**REQUIRED WORK**
Quote exactly and only this range of lines in the data below: the line that holds "SKIRT_INNER_TOP_Z), (SKIRT_INNER_R, SKIRT_INNER_LOW_Z))" to the line that holds "obj.parent = empty", both included.

**INFORMATION SHOWN**
— BEGIN —
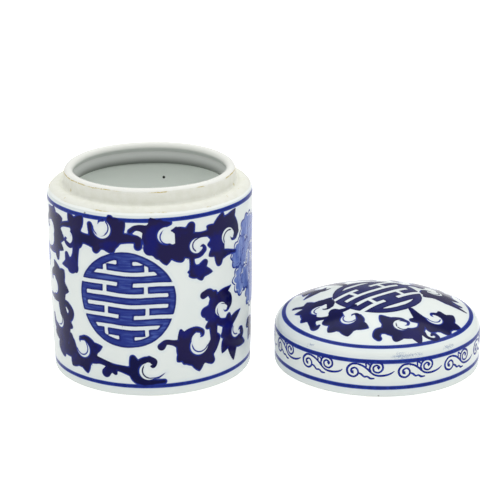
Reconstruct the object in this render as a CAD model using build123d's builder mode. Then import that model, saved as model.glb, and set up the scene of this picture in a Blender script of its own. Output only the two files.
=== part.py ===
from build123d import *
import os

# Cylindrical porcelain jar with a domed lift-off lid. Millimetres, +Z up.
# The jar stands on Z = 0 with its axis on the Z axis. The lid is off and stands
# on the same plane, to the right of the jar (+X). The front faces -Y.

# ---- jar: outside ----
BODY_R = 57.5             # widest part of the wall
WALL_STRAIGHT_Z = 84.0    # the wall is upright from here to the shoulder
WALL_LOW_R = 56.0         # wall radius just above the foot
WALL_LOW_Z = 1.4
SHOULDER_Z = 101.0        # the shoulder's rounding starts here
SEAT_R = 51.1             # crest of the shoulder, where the lid rests
SEAT_Z = 107.4
GROOVE_R = 49.3           # shallow groove between the crest and the neck
GROOVE_Z = 106.9

# ---- jar: neck ----
NECK_R = 47.9             # outside of the neck
NECK_LOW_Z = 108.6        # the cove at the neck's foot ends here
MOUTH_R = 42.6            # inside of the lip
LIP_R = (NECK_R - MOUTH_R) / 2
JAR_H = 115.7
LIP_Z = JAR_H - LIP_R     # centre of the half-round lip
UNDERCUT_R = 43.5         # the inside is hollowed just under the lip
UNDERCUT_Z = 111.1
BULGE_R = 42.3            # and swells again lower down
BULGE_Z = 107.2
NECK_UNDER_R = 43.3       # lower end of the neck's inside
NECK_UNDER_Z = 103.9

# ---- jar: inside ----
CAVITY_R = 52.3           # widest part of the cavity
CAVITY_LOW_R = 51.0       # cavity radius where the floor's rounding starts
CAVITY_LOW_Z = 13.5
CAVITY_TOP_Z = 98.6       # the cavity wall turns in under the shoulder here
CEILING_R = 48.9
CEILING_Z = 102.8
FLOOR_R = 44.0
FLOOR_Z = 6.8

# ---- jar: foot ring ----
FOOT_OUTER_R = 54.6
FOOT_INNER_R = 48.8
RECESS_R = 47.6
RECESS_Z = 2.4

# ---- lid ----
LID_X = 128.7             # the lid's axis
LID_MOUTH_R = 57.8        # outer edge of the flat mouth face
LID_SKIRT_LOW_R = 58.7
LID_SKIRT_LOW_Z = 1.2
LID_R = 58.8              # widest part of the skirt
LID_SHOULDER_Z = 20.0     # the shoulder's rounding starts here
DOME_R = 54.7             # edge of the dome
DOME_EDGE_Z = 26.6
LID_H = 39.4
LID_BORE_R = 50.0         # locating land inside the mouth, goes round the neck
LAND_LOW_Z = 0.8
LAND_TOP_Z = 7.2
SKIRT_INNER_R = 53.0      # inside of the skirt above the land
SKIRT_INNER_LOW_Z = 9.6
SKIRT_INNER_TOP_Z = 17.0
DOME_INNER_R = 48.0
DOME_INNER_EDGE_Z = 22.8
DOME_INNER_Z = 34.2

UP = (0, 1)
DOWN = (0, -1)
OUT = (1, 0)
IN = (-1, 0)


# ---- jar body: one fired piece with wall, shoulder, neck, floor and foot ring ----
with BuildPart() as jar_body:
    with BuildSketch(Plane.XZ):
        with BuildLine():
            # foot ring and outside wall
            Line((FOOT_INNER_R, 0), (FOOT_OUTER_R, 0))
            TangentArc((FOOT_OUTER_R, 0), (WALL_LOW_R, WALL_LOW_Z), tangent=OUT)
            TangentArc(
                (BODY_R, WALL_STRAIGHT_Z), (WALL_LOW_R, WALL_LOW_Z), tangent=DOWN
            )
            Line((BODY_R, WALL_STRAIGHT_Z), (BODY_R, SHOULDER_Z))
            # rounded shoulder, its crest and the groove behind it
            TangentArc((BODY_R, SHOULDER_Z), (SEAT_R, SEAT_Z), tangent=UP)
            TangentArc((SEAT_R, SEAT_Z), (GROOVE_R, GROOVE_Z), tangent=IN)
            # neck with a cove at its foot and a half-round lip
            TangentArc((NECK_R, NECK_LOW_Z), (GROOVE_R, GROOVE_Z), tangent=DOWN)
            Line((NECK_R, NECK_LOW_Z), (NECK_R, LIP_Z))
            ThreePointArc(
                (NECK_R, LIP_Z), (MOUTH_R + LIP_R, JAR_H), (MOUTH_R, LIP_Z)
            )
            # inside of the neck, hollowed under the lip and swelling below
            Line((MOUTH_R, LIP_Z), (UNDERCUT_R, UNDERCUT_Z))
            ThreePointArc(
                (UNDERCUT_R, UNDERCUT_Z), (BULGE_R, BULGE_Z), (NECK_UNDER_R, NECK_UNDER_Z)
            )
            # under the shoulder
            Line((NECK_UNDER_R, NECK_UNDER_Z), (CEILING_R, CEILING_Z))
            TangentArc((CAVITY_R, CAVITY_TOP_Z), (CEILING_R, CEILING_Z), tangent=UP)
            # cavity wall and floor
            Line((CAVITY_R, CAVITY_TOP_Z), (CAVITY_LOW_R, CAVITY_LOW_Z))
            TangentArc((FLOOR_R, FLOOR_Z), (CAVITY_LOW_R, CAVITY_LOW_Z), tangent=OUT)
            Line((FLOOR_R, FLOOR_Z), (0, FLOOR_Z))
            # axis and the recess inside the foot ring
            Line((0, FLOOR_Z), (0, RECESS_Z))
            Line((0, RECESS_Z), (RECESS_R, RECESS_Z))
            Line((RECESS_R, RECESS_Z), (FOOT_INNER_R, 0))
        make_face()
    revolve(axis=Axis.Z)
jar_body.part.label = "jar_body"


# ---- lid: one fired piece with skirt, rounded shoulder and shallow dome ----
lid_plane = Plane(origin=(LID_X, 0, 0), x_dir=(1, 0, 0), z_dir=(0, -1, 0))
lid_axis = Axis((LID_X, 0, 0), (0, 0, 1))

with BuildPart() as lid:
    with BuildSketch(lid_plane):
        with BuildLine():
            # mouth face, skirt and shoulder
            Line((LID_BORE_R + LAND_LOW_Z, 0), (LID_MOUTH_R, 0))
            TangentArc((LID_MOUTH_R, 0), (LID_SKIRT_LOW_R, LID_SKIRT_LOW_Z), tangent=OUT)
            Line((LID_SKIRT_LOW_R, LID_SKIRT_LOW_Z), (LID_R, LID_SHOULDER_Z))
            TangentArc((LID_R, LID_SHOULDER_Z), (DOME_R, DOME_EDGE_Z), tangent=UP)
            # dome
            TangentArc((0, LID_H), (DOME_R, DOME_EDGE_Z), tangent=OUT)
            Line((0, LID_H), (0, DOME_INNER_Z))
            # inside of the dome, then of the skirt
            TangentArc((0, DOME_INNER_Z), (DOME_INNER_R, DOME_INNER_EDGE_Z), tangent=OUT)
            TangentArc(
                (SKIRT_INNER_R, SKIRT_INNER_TOP_Z),
                (DOME_INNER_R, DOME_INNER_EDGE_Z),
                tangent=UP,
            )
            Line((SKIRT_INNER_R, SKIRT_INNER_TOP_Z), (SKIRT_INNER_R, SKIRT_INNER_LOW_Z))
            # locating land, with a small chamfer at the mouth
            Line((SKIRT_INNER_R, SKIRT_INNER_LOW_Z), (LID_BORE_R, LAND_TOP_Z))
            Line((LID_BORE_R, LAND_TOP_Z), (LID_BORE_R, LAND_LOW_Z))
            Line((LID_BORE_R, LAND_LOW_Z), (LID_BORE_R + LAND_LOW_Z, 0))
        make_face()
    revolve(axis=lid_axis)
lid.part.label = "lid"


os.makedirs("parts", exist_ok=True)
export_step(jar_body.part, "parts/jar_body.step")
export_step(lid.part, "parts/lid.step")
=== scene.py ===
"""A blue and white porcelain jar, standing open with its domed lid beside it.

The CAD frame gives the places. The porcelain is turned again here as fine closed meshes, so that the
painted ornament can be carried on them as distances in millimetres, and shaded as cobalt under glaze.
"""

import math

import bpy
import numpy as np
from mathutils import Matrix, Vector


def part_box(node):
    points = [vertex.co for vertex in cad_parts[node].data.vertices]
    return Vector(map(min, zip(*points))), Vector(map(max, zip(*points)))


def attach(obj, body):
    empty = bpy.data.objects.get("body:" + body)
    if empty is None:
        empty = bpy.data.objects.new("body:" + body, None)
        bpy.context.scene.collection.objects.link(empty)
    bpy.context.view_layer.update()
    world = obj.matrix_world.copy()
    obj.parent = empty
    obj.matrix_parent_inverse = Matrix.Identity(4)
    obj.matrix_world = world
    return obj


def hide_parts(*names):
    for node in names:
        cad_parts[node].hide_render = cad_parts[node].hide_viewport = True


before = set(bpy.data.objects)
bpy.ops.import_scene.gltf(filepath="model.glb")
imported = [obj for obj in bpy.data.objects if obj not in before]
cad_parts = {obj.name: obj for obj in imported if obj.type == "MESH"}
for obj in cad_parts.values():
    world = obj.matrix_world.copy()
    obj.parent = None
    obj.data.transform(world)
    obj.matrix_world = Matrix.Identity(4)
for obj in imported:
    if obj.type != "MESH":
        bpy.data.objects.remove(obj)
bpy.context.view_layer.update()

MM = 0.001                     # a millimetre in Blender's metres

# jar, in millimetres from the middle of its foot
FOOT_INNER_R, FOOT_OUTER_R = 48.8, 54.6
RECESS_R, RECESS_Z = 47.6, 2.4  # the underside within the foot ring
WALL_LOW_R, WALL_LOW_Z = 56.0, 1.4
WALL_R = 57.5                  # at the straight upper part of the wall
WALL_STRAIGHT_Z = (84.0, 101.0)
SHOULDER_R, SHOULDER_Z = 51.1, 107.4  # the crest that the lid rests on
GROOVE_R, GROOVE_Z = 49.3, 106.9  # the bottom of the groove between shoulder and neck
NECK_R, NECK_Z = 47.9, 108.6   # where the neck starts to stand straight
LIP_R, LIP_Z = 2.65, 113.05    # the half-round lip and the height of its middle
CAVITY_R, CAVITY_LOW_R = 52.3, 51.0
FLOOR_R, FLOOR_Z = 44.0, 6.8   # the flat part of the floor inside
UPPER_LINE_Z = 101.7
LOWER_LINE_Z = 6.2
LINE_SLOPE = 0.006             # both painted lines rise this much to the right
LINE_HALF = 1.2                # half the width of a painted line
PAINT_TOP_Z = 104.0            # no painting above this
GLAZE_TOP = (56.1, 105.0)      # radius and height where the wall's glaze ends
LIP_GLAZE_END = (47.7, 114.0)  # and where the lip's glaze ends
LIP_WARM_Z = (112.5, 114.5)    # the lip's glaze gets warmer over this stretch
PINHOLE = Vector((5.9, 51.9, 92.8))  # a small hole in the glaze inside, at the back
WALL_COLUMNS = 520             # mesh points round the painted wall
PLAIN_COLUMNS = 130            # and round the neck, the inside and the foot
WALL_PERIOD = math.pi * WALL_R  # the painting repeats once round the back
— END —
**FINISHED ANSWER**
            Line((SKIRT_INNER_R, SKIRT_INNER_TOP_Z), (SKIRT_INNER_R, SKIRT_INNER_LOW_Z))
            # locating land, with a small chamfer at the mouth
            Line((SKIRT_INNER_R, SKIRT_INNER_LOW_Z), (LID_BORE_R, LAND_TOP_Z))
            Line((LID_BORE_R, LAND_TOP_Z), (LID_BORE_R, LAND_LOW_Z))
            Line((LID_BORE_R, LAND_LOW_Z), (LID_BORE_R + LAND_LOW_Z, 0))
        make_face()
    revolve(axis=lid_axis)
lid.part.label = "lid"


os.makedirs("parts", exist_ok=True)
export_step(jar_body.part, "parts/jar_body.step")
export_step(lid.part, "parts/lid.step")
=== scene.py ===
"""A blue and white porcelain jar, standing open with its domed lid beside it.

The CAD frame gives the places. The porcelain is turned again here as fine closed meshes, so that the
painted ornament can be carried on them as distances in millimetres, and shaded as cobalt under glaze.
"""

import math

import bpy
import numpy as np
from mathutils import Matrix, Vector


def part_box(node):
    points = [vertex.co for vertex in cad_parts[node].data.vertices]
    return Vector(map(min, zip(*points))), Vector(map(max, zip(*points)))


def attach(obj, body):
    empty = bpy.data.objects.get("body:" + body)
    if empty is None:
        empty = bpy.data.objects.new("body:" + body, None)
        bpy.context.scene.collection.objects.link(empty)
    bpy.context.view_layer.update()
    world = obj.matrix_world.copy()
    obj.parent = empty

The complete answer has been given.